Richard Ledgard (Antonio
Banderas) é um cirurgião plástico de incrível habilidade. Rico e bem sucedido,
também é um gênio. Carrega, contudo uma história pessoal trágica. A mulher que
amava, o traía com o meio irmão que é seu oposto em tudo: marginal, mau
caráter, ladrão sem escrúpulos.
A mulher que escapa de morrer
carbonizada num acidente de carro, deprime-se a ponto de suicidar-se. As
dores e a mutilação que não foi capaz de
curar deixa em Ledgard um misto de culpa e obstinação por descobrir uma pele
imune ao fogo, picadas e danos, algo que teria salvo sua esposa. O avanço
tecnológico, inclusive a travessia do limite – a transgênese –, não vem sem
quebrar todos os protocolos éticos e morais que deveria seguir como médico e
cientista.
A filha, traumatizada pela morte
da mãe, desenvolve transtornos mentais que a levam a anos de tratamento. Quando
tudo parece caminhar para uma estabilidade, a moça que a vida inteira foi
protegida do mundo e sem qualquer imunidade às experiências humanas, sucumbe a
uma quase relação que não se consuma e o fio de sanidade que a mantinha se
quebra.
Ledgard, o homem obcecado pelas
perdas e dores nunca curadas de sua alma perdida, estabelece um plano. Uma
cobaia humana para finalizar sua descoberta, uma vingança pela perda da filha,
a ressurreição da mulher amada.
Almodóvar, até aqui, brinca
conosco. Monta a história. Como um malabarista, brinca com o tempo, a ordem dos
fatos. Joga pistas como quem atira milho aos pombos numa praça. E buscamos ávidos,
entretecer as linhas, costurar os personagens entre si e na história. Ao mesmo
tempo em que vamos sendo socados com a crueza da narrativa que se revela
surpreendente e absurda com é a vida.
Richard é uma vaga mistura do
médico e o monstro. Um Frankestein redivivo, à sua maneira. Todos queremos
consertar o que desmantelamos por burrice, raiva, por amor, inveja e tudo o que
explica nossos atos tresloucados se tivéssemos chance. Deste labirinto, se
vamos longe o suficiente, não haverá saída, nem com o mestre das chaves. Sem que perceba, Legard terá sua paixão transformada em loucura e ambas são feitas da mesma matéria.
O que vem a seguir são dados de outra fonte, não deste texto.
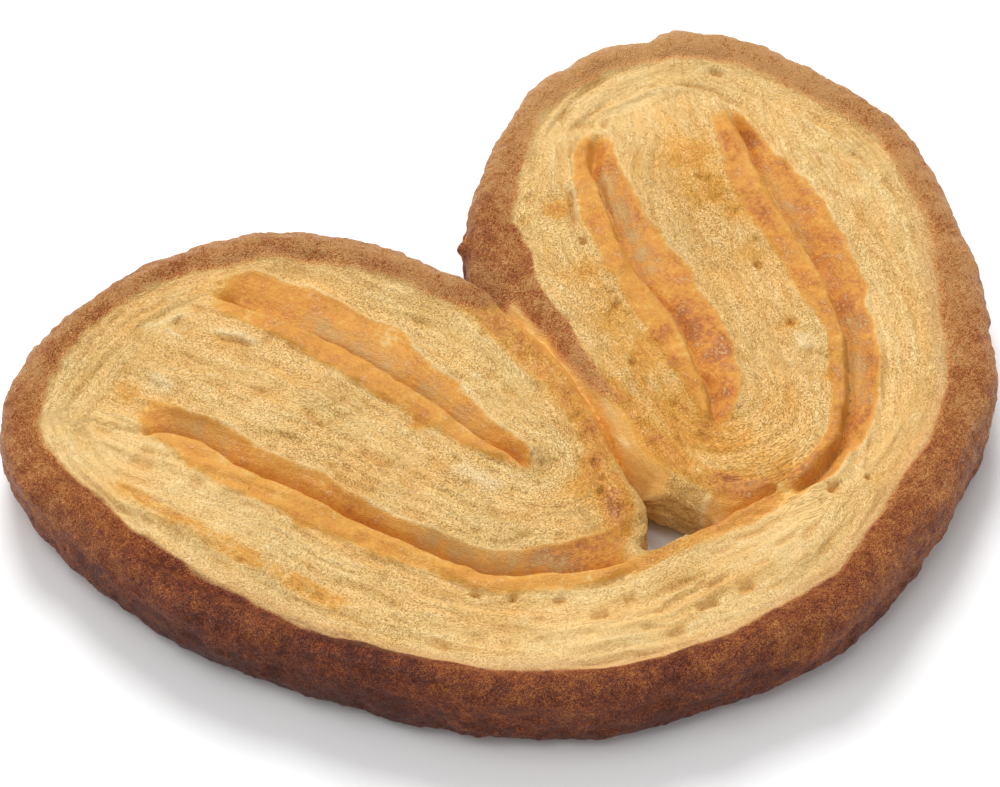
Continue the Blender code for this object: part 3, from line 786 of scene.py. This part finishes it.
class Tree:
    """Short names for making and linking shader nodes."""

    def __init__(self, name):
        self.material = bpy.data.materials.new(name)
        self.material.use_nodes = True
        self.nodes = self.material.node_tree.nodes
        self.links = self.material.node_tree.links
        self.shader = self.nodes["Principled BSDF"]

    def feed(self, socket, value):
        """Link a socket to the input, or set a number or a colour on it."""
        if isinstance(value, bpy.types.NodeSocket):
            self.links.new(value, socket)
        elif isinstance(value, tuple) and len(value) == 3 and socket.type == "RGBA":
            socket.default_value = (*value, 1)
        else:
            socket.default_value = value

    def stored(self, name):
        """A vertex attribute as a vector."""
        node = self.nodes.new("ShaderNodeAttribute")
        node.attribute_name = name
        return node.outputs["Vector"]

    def parts(self, name):
        """The three numbers of a vertex attribute."""
        split = self.nodes.new("ShaderNodeSeparateXYZ")
        self.links.new(self.stored(name), split.inputs[0])
        return split.outputs[0], split.outputs[1], split.outputs[2]

    def math(self, what, a, b=0.0, c=None, clamp=False):
        """A sum, product and so on of numbers or sockets."""
        node = self.nodes.new("ShaderNodeMath")
        node.operation = what
        node.use_clamp = clamp
        self.feed(node.inputs[0], a)
        self.feed(node.inputs[1], b)
        if c is not None:
            self.feed(node.inputs[2], c)
        return node.outputs[0]

    def spread(self, vector, x, y, z):
        """The vector with each part divided by a size."""
        node = self.nodes.new("ShaderNodeVectorMath")
        node.operation = "DIVIDE"
        self.links.new(vector, node.inputs[0])
        node.inputs[1].default_value = (x, y, z)
        return node.outputs[0]

    def place(self):
        """The point on the object, in millimetres."""
        node = self.nodes.new("ShaderNodeTexCoord")
        return self.spread(node.outputs["Object"], MM, MM, MM)

    def noise(self, place, size, detail=2.0, rough=0.5):
        """Soft noise of the given size."""
        node = self.nodes.new("ShaderNodeTexNoise")
        self.links.new(place, node.inputs["Vector"])
        node.inputs["Scale"].default_value = 1 / size
        node.inputs["Detail"].default_value = detail
        node.inputs["Roughness"].default_value = rough
        return node.outputs["Fac"]

    def cells(self, place):
        """Distance from the middles of random cells, and a random number for each cell."""
        node = self.nodes.new("ShaderNodeTexVoronoi")
        self.links.new(place, node.inputs["Vector"])
        split = self.nodes.new("ShaderNodeSeparateXYZ")
        self.links.new(node.outputs["Color"], split.inputs[0])
        return node.outputs["Distance"], split.outputs[0]

    def ramp(self, value, stops):
        """Greys or colours between the stops, picked by a value."""
        node = self.nodes.new("ShaderNodeValToRGB")
        self.feed(node.inputs[0], value)
        elements = node.color_ramp.elements
        while len(elements) < len(stops):
            elements.new(0.5)
        for element, (at, colour) in zip(elements, stops):
            element.position = at
            colour = colour if isinstance(colour, tuple) else (colour,) * 3
            element.color = (*colour, 1)
        return node.outputs[0]

    def mix(self, share, a, b):
        """The first colour, with a share of the second."""
        node = self.nodes.new("ShaderNodeMix")
        node.data_type = "RGBA"
        self.feed(node.inputs[0], share)
        self.feed(node.inputs[6], a)
        self.feed(node.inputs[7], b)
        return node.outputs[2]

    def bump(self, height, distance):
        """The surface's direction, tilted by a height."""
        node = self.nodes.new("ShaderNodeBump")
        node.inputs["Distance"].default_value = distance * MM
        self.feed(node.inputs["Height"], height)
        return node.outputs[0]


def layer_textures(tree):
    """Streaks along the layers, the froth's cells with a random number each, and the gold."""
    first, second, gold = tree.parts("counts")
    third = tree.math("SUBTRACT", tree.math("SUBTRACT", 1.0, first), second)
    streak, cell, chance = 0.5, 0.0, 0.0
    for number, count in enumerate((first, second, third)):
        place = tree.stored("layers_%d" % number)
        value = tree.noise(tree.spread(place, *STREAK_SIZE), 1.0, 2.0, 0.6)
        streak = tree.math("MULTIPLY_ADD", tree.math("SUBTRACT", value, 0.5), count, streak)
        distance, random = tree.cells(tree.spread(place, *CELL_SIZE))
        cell = tree.math("MULTIPLY_ADD", distance, count, cell)
        chance = tree.math("MULTIPLY_ADD", random, count, chance)
    return streak, cell, chance, gold


def pastry_material():
    """Layered crumb, toasted folds and a granular browned crust in one material."""
    tree = Tree(SLOT)
    place = tree.place()
    crust, toast, waxy = tree.parts("toasting")
    opening_shade, froth, baked = tree.parts("texture")
    pale_and_highlit, folded, tan = tree.parts("accent")
    streak, cell, chance, gold = layer_textures(tree)
    wide = tree.noise(place, WIDE_BLOTCH, 2.0)
    middling = tree.noise(place, MIDDLING_BLOTCH, 2.5, 0.6)
    small = tree.noise(place, SMALL_BLOTCH, 2.0, 0.6)
    granule, tone = tree.cells(tree.spread(place, *GRAIN_SIZE))
    plain = tree.math("SUBTRACT", 1.0, folded, clamp=True)

    # crumb: streaked along the layers, golden in places, paler where the layers lie tight
    crumb = tree.ramp(streak, CRUMB_TONES)
    golden = tree.math("MULTIPLY_ADD", wide, 1.0, -0.5)
    golden = tree.math("ADD", golden, gold, clamp=True)
    crumb = tree.mix(tree.math("MULTIPLY", golden, 0.85), crumb, GOLDEN_CRUMB)
    tight = tree.math("MULTIPLY", tree.math("SUBTRACT", 1.0, froth),
                      tree.math("SUBTRACT", 1.0, golden))
    crumb = tree.mix(tree.math("MULTIPLY", tight, 0.45), crumb, TIGHT_CRUMB)

    # froth: thin pale walls round small amber pits, with painted shade in the pits
    frothy = tree.math("MULTIPLY_ADD", froth, 0.8, 0.2)
    walls = tree.math("MULTIPLY", tree.ramp(cell, [(0.50, 0.0), (0.62, 1.0)]), frothy)
    crumb = tree.mix(tree.math("MULTIPLY", walls, 0.4), crumb, FROTH_WALL)
    some = tree.ramp(chance, [(0.48, 0.0), (0.54, 1.0)])
    shaded_pits = tree.math("MULTIPLY", tree.ramp(cell, [(0.34, 1.0), (0.48, 0.0)]), frothy)
    shaded_pits = tree.math("MULTIPLY", tree.math("MULTIPLY", shaded_pits, some), plain)
    crumb = tree.mix(tree.math("MULTIPLY", shaded_pits, 0.8), crumb, FROTH_PIT_SHADE)
    # pale crests and whitish dough, with a painted highlight on the crests
    crumb = tree.mix(tree.math("MULTIPLY", pale_and_highlit, 0.8), crumb, PALE_CREST_HIGHLIGHT)

    # toasted lips and walls with pale flecks that are partly painted glints, then the waxy floors,
    # the painted shade in the openings and the tan edge
    blotch = tree.math("MULTIPLY_ADD", middling, 2.0, tree.math("MULTIPLY_ADD", wide, 1.4, -2.2))
    blotch = tree.math("MULTIPLY_ADD", small, 1.0, blotch)
    toast_amount = tree.math("MULTIPLY_ADD", blotch, toast, toast, clamp=True)
    toasted = tree.ramp(toast_amount, TOASTED_TONES)
    colour = tree.mix(tree.ramp(toast_amount, [(0.03, 0.0), (0.34, 0.88)]), crumb, toasted)
    flecks_and_glints = tree.math("MULTIPLY", tree.ramp(small, [(0.52, 0.0), (0.60, 1.0)]),
                       tree.ramp(middling, [(0.60, 0.0), (0.42, 1.0)]))
    flecks_and_glints = tree.math("MULTIPLY", flecks_and_glints, tree.math("MULTIPLY", folded, 0.4))
    colour = tree.mix(flecks_and_glints, colour, FLECK_AND_GLINT)
    waxy_amount = tree.math("MULTIPLY", waxy, tree.ramp(middling, [(0.36, 0.15), (0.58, 1.0)]))
    colour = tree.mix(waxy_amount, colour, WAXY_FLOOR)
    colour = tree.mix(tree.math("MULTIPLY", opening_shade, 0.75), colour, OPENING_SHADE)
    colour = tree.mix(tree.math("MULTIPLY", tan, 0.6), colour, TAN_EDGE)

    # the browned sugar crust: granules of uneven tone with darker lines between them
    bake = tree.math("MULTIPLY_ADD", tone, -0.4, tree.math("ADD", baked, -0.16))
    bake = tree.math("MULTIPLY_ADD", granule, 0.6, bake)
    bake = tree.math("MULTIPLY_ADD", small, -1.1, bake)
    bake = tree.math("MULTIPLY_ADD", wide, 0.4, bake)
    bake = tree.math("MULTIPLY_ADD", middling, 0.9, bake)
    brown = tree.ramp(bake, CRUST_TONES)
    edge = tree.math("ADD", crust, tree.math("MULTIPLY_ADD", middling, 0.7, -0.35))
    colour = tree.mix(tree.ramp(edge, [(0.2, 0.0), (0.6, 1.0)]), colour, brown)
    tree.feed(tree.shader.inputs["Base Color"], colour)
    tree.feed(tree.shader.inputs["Specular IOR Level"], GLOSS)
    tree.feed(tree.shader.inputs["Roughness"], tree.math("MULTIPLY_ADD", small, 0.5, 0.2))

    # fine relief: streaks, pits and walls in the crumb, granules on the crust
    height = tree.math("MULTIPLY", streak, 0.25)
    height = tree.math("MULTIPLY_ADD", shaded_pits, -0.3, height)
    height = tree.math("MULTIPLY_ADD", walls, 0.12, height)
    height = tree.math("MULTIPLY_ADD", small, 0.15, height)
    grains = tree.math("MULTIPLY_ADD", granule, -1.0, tree.math("MULTIPLY", small, 0.9))
    grainy = tree.math("MAXIMUM", crust, tree.math("MULTIPLY", folded, 0.15))
    height = tree.math("MULTIPLY_ADD", grains, grainy, height)
    tree.feed(tree.shader.inputs["Normal"], tree.bump(height, BUMP_DEPTH))
    return tree.material


# ---------------------------------------------------------------- stage, light and camera
FLOOR_SIZE = 3.0
FLOOR_DROP = 0.0002       # keeps the floor just clear of the underside
FLOOR_COLOUR = (0.95, 0.95, 0.95)
SKY_STRENGTH = 0.56
# Soft round lamps: place, width across, and power
LAMPS = {"key": ((0.30, 0.55, 0.75), 0.45, 7.0), "top": ((-0.3, 0.0, 0.9), 0.7, 2.4)}
CAMERA_TURN = -36.5       # degrees round the slice, from its front
CAMERA_RISE = 50          # degrees above the table
CAMERA_DISTANCE = 0.450
CAMERA_TARGET = (-0.0077, 0.0027, 0.0115)
VIEW_WIDTH = 0.118        # how much the view takes in at the target
SENSOR_WIDTH = 36.0       # millimetres


def plain_material(name, colour, roughness):
    """One colour and one roughness, for the stage alone."""
    tree = Tree(name)
    tree.feed(tree.shader.inputs["Base Color"], colour)
    tree.feed(tree.shader.inputs["Roughness"], roughness)
    return tree.material


def floor():
    """A plain pale floor."""
    bpy.ops.mesh.primitive_plane_add(size=FLOOR_SIZE, location=(0, 0, -FLOOR_DROP))
    plane = bpy.context.object
    plane.name = "floor"
    plane.data.materials.append(plain_material("floor", FLOOR_COLOUR, 0.8))


def aim(thing, target):
    """Turn a lamp or the camera towards a place."""
    direction = Vector(target) - Vector(thing.location)
    thing.rotation_euler = direction.to_track_quat("-Z", "Y").to_euler()


def lamp(name, place, size, power):
    """A soft round lamp that shines on the object."""
    data = bpy.data.lights.new(name, "AREA")
    data.shape = "DISK"
    data.size = size
    data.energy = power
    light = bpy.data.objects.new(name, data)
    bpy.context.scene.collection.objects.link(light)
    light.location = place
    aim(light, (0, 0, 0))


def studio():
    """Even white light all round, and the lamps."""
    world = bpy.data.worlds.new("studio")
    world.use_nodes = True
    background = world.node_tree.nodes["Background"]
    background.inputs["Color"].default_value = (1, 1, 1, 1)
    background.inputs["Strength"].default_value = SKY_STRENGTH
    bpy.context.scene.world = world
    bpy.context.scene.view_settings.view_transform = "Standard"
    for name, (place, size, power) in LAMPS.items():
        lamp(name, place, size, power)


def camera():
    """The photograph's viewing angle."""
    turn = math.radians(CAMERA_TURN)
    rise = math.radians(CAMERA_RISE)
    distance = CAMERA_DISTANCE
    look = CAMERA_TARGET
    data = bpy.data.cameras.new("camera")
    data.sensor_width = SENSOR_WIDTH
    data.lens = SENSOR_WIDTH * distance / VIEW_WIDTH
    camera_object = bpy.data.objects.new("camera", data)
    bpy.context.scene.collection.objects.link(camera_object)
    camera_object.location = (look[0] + distance * math.sin(turn) * math.cos(rise),
                              look[1] - distance * math.cos(turn) * math.cos(rise),
                              look[2] + distance * math.sin(rise))
    aim(camera_object, look)
    bpy.context.scene.camera = camera_object


piece = base_piece()
dress(piece)
thin_out(piece)
piece.data.materials.clear()
piece.data.materials.append(pastry_material())
piece.data.shade_smooth()
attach(piece, "root")
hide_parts(NODE)
floor()
studio()
camera()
Descoberto o culpado pela perda
da filha, há que fazê-lo pagar. Todo prisioneiro desenvolve, nas condições
adequadas, amor pelo captor. Ao fenômeno se dá o nome de Síndrome de Estocolmo.
A condição humana, na maioria das pessoas, pede o contato, a fala, o olhar de
outro ser humano. Se o aprisionador é o único igual a quem a vítima tem,
segue-se um sentimento de afeição.
O personagem de Ledgard parece
saber disso para melhor dominar seu prisioneiro, não mais com correntes, mas
pelo emoção e pela mente. Cada pequena concessão parece uma dádiva para quem
recebe. Ao fim e ao cabo, os dois lados das grades estão tão envolvidos que não
sabem mais o que os une. As emoções são retalhos misturados que causam repulsa
e atração. Nunca estaremos imunes à convivência uns com os outros, para o bem
ou para o mal. Almodóvar parece dizer que mesmo transformados da maneira mais
radical, sempre saberemos quem somos por debaixo da pele. “Pode, acaso, o etíope
mudar a sua pele ou o leopardo, as suas manchas?” Pergunta Jeremias, o profeta das
lágrimas.
Há um estado perfeito do que
somos ou do que entendemos ser, que jamais poderá ser mudado. A grande
dificuldade de todos nós é conhecer quem somos. Nossas neuroses e psicoses são
fruto da incongruência, pensava Carl Rogers. Vivemos com o que dizem de nós,
máscaras falsas, ou pior ainda, com o que esperam de nós, a escravidão mais
sutil e cruel. Estamos perdidos entre os dois.
Almodóvar sabe disso. Seu filme
é uma pedra com muitos lados a serem decifrados, tais quais os personagens.
Brutalmente humanos. Ambíguos. Indecifráveis se os olhamos rapidamente, menos
ainda se tentamos montá-los. Carregam o bem e o mal. Há em nós há um eco da
fala serpentiforme: “...como Deus, sereis conhecedores do bem e do mal.” A serpente nunca pretendeu que
“conhecer” fosse algo apenas a expressão do intelecto, mas da experiência.